Exercise requirements: Repeat exactly the stretch of lines from the line containing "Circle(fitting_bore, mode=Mode.SUBTRACT)" through the line containing "bpy.data.objects.remove(obj)", both included, and nothing else.

Material provided:
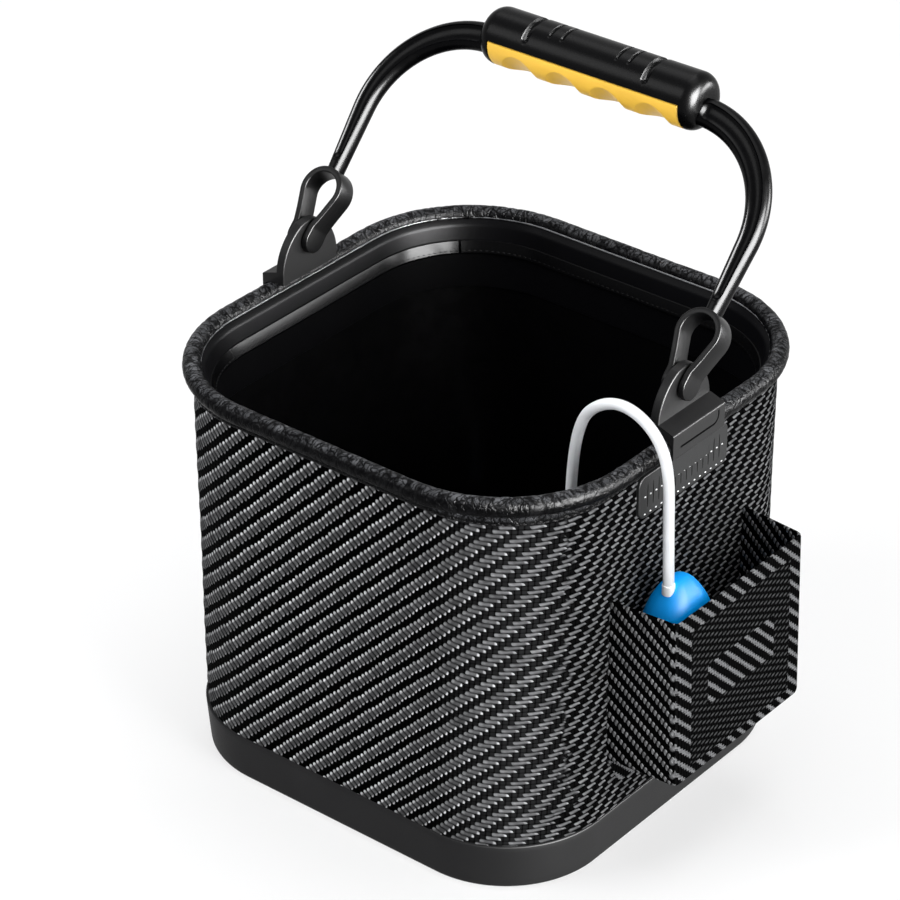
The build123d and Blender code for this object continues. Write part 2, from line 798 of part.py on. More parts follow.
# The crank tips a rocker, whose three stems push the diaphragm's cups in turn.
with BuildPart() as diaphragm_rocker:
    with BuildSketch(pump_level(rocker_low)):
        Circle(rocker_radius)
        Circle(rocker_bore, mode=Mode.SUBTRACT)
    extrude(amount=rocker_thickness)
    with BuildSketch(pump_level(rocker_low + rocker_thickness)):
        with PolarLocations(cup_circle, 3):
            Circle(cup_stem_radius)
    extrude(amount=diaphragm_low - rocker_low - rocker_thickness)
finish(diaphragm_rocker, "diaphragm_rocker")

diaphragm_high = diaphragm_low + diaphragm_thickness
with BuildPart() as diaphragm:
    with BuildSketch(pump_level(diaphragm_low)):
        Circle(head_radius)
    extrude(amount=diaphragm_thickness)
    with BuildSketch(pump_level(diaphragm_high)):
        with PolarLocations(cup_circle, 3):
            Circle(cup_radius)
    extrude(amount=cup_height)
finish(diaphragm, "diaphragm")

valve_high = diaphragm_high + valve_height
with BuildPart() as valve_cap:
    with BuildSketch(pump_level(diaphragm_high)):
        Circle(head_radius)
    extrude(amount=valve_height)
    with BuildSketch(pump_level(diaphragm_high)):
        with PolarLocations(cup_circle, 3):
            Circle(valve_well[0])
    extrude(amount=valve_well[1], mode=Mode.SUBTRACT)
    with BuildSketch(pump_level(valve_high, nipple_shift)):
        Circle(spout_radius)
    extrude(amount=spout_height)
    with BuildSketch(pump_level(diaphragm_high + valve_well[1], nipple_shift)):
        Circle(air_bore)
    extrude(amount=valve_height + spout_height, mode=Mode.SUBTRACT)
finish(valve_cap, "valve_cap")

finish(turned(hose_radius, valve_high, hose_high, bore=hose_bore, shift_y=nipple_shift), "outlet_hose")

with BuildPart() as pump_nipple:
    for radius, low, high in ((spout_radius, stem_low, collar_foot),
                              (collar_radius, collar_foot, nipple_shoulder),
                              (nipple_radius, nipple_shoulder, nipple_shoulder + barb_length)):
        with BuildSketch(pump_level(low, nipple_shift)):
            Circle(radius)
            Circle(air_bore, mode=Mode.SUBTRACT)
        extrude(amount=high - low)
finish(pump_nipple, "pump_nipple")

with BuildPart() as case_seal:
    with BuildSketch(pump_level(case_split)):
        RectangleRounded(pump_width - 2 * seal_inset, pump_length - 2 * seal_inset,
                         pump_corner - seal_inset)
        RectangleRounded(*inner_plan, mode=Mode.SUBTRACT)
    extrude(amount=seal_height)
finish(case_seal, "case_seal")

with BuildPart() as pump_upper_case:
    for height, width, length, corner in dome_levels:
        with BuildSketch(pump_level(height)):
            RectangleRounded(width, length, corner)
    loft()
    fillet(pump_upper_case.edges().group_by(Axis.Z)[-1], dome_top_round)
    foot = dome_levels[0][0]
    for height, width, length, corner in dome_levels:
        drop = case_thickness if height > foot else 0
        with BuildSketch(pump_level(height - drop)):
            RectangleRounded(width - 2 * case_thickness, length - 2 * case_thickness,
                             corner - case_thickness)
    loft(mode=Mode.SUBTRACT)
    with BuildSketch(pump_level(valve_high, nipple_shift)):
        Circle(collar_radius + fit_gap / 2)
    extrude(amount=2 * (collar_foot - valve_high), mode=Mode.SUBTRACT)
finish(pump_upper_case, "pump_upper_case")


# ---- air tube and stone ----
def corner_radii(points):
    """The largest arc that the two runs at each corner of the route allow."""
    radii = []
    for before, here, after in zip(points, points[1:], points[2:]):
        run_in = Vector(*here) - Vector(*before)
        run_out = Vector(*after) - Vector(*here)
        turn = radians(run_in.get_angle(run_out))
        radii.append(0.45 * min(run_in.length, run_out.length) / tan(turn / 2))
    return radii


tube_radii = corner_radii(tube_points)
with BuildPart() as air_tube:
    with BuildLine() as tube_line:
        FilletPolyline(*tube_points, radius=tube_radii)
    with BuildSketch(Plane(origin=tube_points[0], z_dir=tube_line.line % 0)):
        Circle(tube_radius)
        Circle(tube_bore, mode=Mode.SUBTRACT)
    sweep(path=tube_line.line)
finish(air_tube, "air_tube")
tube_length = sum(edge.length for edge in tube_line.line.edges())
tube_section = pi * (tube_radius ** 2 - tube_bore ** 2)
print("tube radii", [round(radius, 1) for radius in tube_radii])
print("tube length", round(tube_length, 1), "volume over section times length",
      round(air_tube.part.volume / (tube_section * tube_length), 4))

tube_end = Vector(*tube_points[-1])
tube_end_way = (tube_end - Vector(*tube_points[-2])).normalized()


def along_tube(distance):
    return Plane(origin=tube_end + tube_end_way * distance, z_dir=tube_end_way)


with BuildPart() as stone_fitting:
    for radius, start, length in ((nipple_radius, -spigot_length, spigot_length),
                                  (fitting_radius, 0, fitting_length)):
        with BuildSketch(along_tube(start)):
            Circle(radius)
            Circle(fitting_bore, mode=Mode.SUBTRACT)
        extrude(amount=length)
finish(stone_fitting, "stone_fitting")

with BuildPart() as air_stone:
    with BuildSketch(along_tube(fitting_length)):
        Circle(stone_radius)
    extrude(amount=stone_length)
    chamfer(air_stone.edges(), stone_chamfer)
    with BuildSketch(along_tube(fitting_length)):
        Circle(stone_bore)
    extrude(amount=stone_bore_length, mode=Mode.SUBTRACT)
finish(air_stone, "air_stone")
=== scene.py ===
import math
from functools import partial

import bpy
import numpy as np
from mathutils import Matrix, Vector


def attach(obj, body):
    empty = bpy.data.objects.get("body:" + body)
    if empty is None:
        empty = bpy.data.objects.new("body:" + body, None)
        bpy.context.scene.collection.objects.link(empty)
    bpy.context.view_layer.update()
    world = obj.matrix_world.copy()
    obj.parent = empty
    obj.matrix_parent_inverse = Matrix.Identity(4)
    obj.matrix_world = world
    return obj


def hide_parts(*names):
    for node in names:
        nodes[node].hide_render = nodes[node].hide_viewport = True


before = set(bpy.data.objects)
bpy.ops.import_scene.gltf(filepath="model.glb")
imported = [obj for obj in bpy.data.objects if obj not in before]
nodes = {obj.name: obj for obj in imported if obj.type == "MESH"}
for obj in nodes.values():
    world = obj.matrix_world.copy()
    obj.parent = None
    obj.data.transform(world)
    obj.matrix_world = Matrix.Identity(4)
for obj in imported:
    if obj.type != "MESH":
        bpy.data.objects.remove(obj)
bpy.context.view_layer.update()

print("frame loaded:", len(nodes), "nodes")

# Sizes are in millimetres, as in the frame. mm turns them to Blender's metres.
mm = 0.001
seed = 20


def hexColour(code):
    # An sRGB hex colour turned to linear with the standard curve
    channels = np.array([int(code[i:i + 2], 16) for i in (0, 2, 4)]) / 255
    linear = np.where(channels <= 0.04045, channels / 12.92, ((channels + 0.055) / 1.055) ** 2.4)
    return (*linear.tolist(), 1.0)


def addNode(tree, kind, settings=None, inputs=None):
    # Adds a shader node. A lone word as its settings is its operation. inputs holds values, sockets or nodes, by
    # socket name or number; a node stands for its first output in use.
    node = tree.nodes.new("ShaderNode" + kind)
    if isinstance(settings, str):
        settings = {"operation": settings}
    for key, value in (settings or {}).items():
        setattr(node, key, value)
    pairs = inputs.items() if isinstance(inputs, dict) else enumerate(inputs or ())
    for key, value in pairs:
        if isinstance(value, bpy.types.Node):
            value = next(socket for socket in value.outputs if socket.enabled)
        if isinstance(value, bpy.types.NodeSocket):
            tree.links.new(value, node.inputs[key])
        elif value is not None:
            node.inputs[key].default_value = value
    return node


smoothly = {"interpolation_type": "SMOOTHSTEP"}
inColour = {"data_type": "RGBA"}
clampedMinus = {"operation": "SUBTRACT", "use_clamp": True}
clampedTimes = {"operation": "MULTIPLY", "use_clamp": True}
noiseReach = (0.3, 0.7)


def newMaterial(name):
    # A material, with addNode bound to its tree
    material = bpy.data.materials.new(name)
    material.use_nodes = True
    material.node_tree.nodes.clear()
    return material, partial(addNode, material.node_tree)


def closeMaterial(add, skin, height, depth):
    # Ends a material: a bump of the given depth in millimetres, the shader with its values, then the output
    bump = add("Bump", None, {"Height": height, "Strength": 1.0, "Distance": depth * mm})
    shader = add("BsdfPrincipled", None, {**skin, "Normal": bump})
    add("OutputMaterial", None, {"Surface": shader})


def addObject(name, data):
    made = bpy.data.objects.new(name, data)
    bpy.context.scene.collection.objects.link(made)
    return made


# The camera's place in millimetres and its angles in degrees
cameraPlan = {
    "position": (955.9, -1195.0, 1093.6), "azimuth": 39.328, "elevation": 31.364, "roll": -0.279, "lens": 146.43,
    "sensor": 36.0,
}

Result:
            Circle(fitting_bore, mode=Mode.SUBTRACT)
        extrude(amount=length)
finish(stone_fitting, "stone_fitting")

with BuildPart() as air_stone:
    with BuildSketch(along_tube(fitting_length)):
        Circle(stone_radius)
    extrude(amount=stone_length)
    chamfer(air_stone.edges(), stone_chamfer)
    with BuildSketch(along_tube(fitting_length)):
        Circle(stone_bore)
    extrude(amount=stone_bore_length, mode=Mode.SUBTRACT)
finish(air_stone, "air_stone")
=== scene.py ===
import math
from functools import partial

import bpy
import numpy as np
from mathutils import Matrix, Vector


def attach(obj, body):
    empty = bpy.data.objects.get("body:" + body)
    if empty is None:
        empty = bpy.data.objects.new("body:" + body, None)
        bpy.context.scene.collection.objects.link(empty)
    bpy.context.view_layer.update()
    world = obj.matrix_world.copy()
    obj.parent = empty
    obj.matrix_parent_inverse = Matrix.Identity(4)
    obj.matrix_world = world
    return obj


def hide_parts(*names):
    for node in names:
        nodes[node].hide_render = nodes[node].hide_viewport = True


before = set(bpy.data.objects)
bpy.ops.import_scene.gltf(filepath="model.glb")
imported = [obj for obj in bpy.data.objects if obj not in before]
nodes = {obj.name: obj for obj in imported if obj.type == "MESH"}
for obj in nodes.values():
    world = obj.matrix_world.copy()
    obj.parent = None
    obj.data.transform(world)
    obj.matrix_world = Matrix.Identity(4)
for obj in imported:
    if obj.type != "MESH":
        bpy.data.objects.remove(obj)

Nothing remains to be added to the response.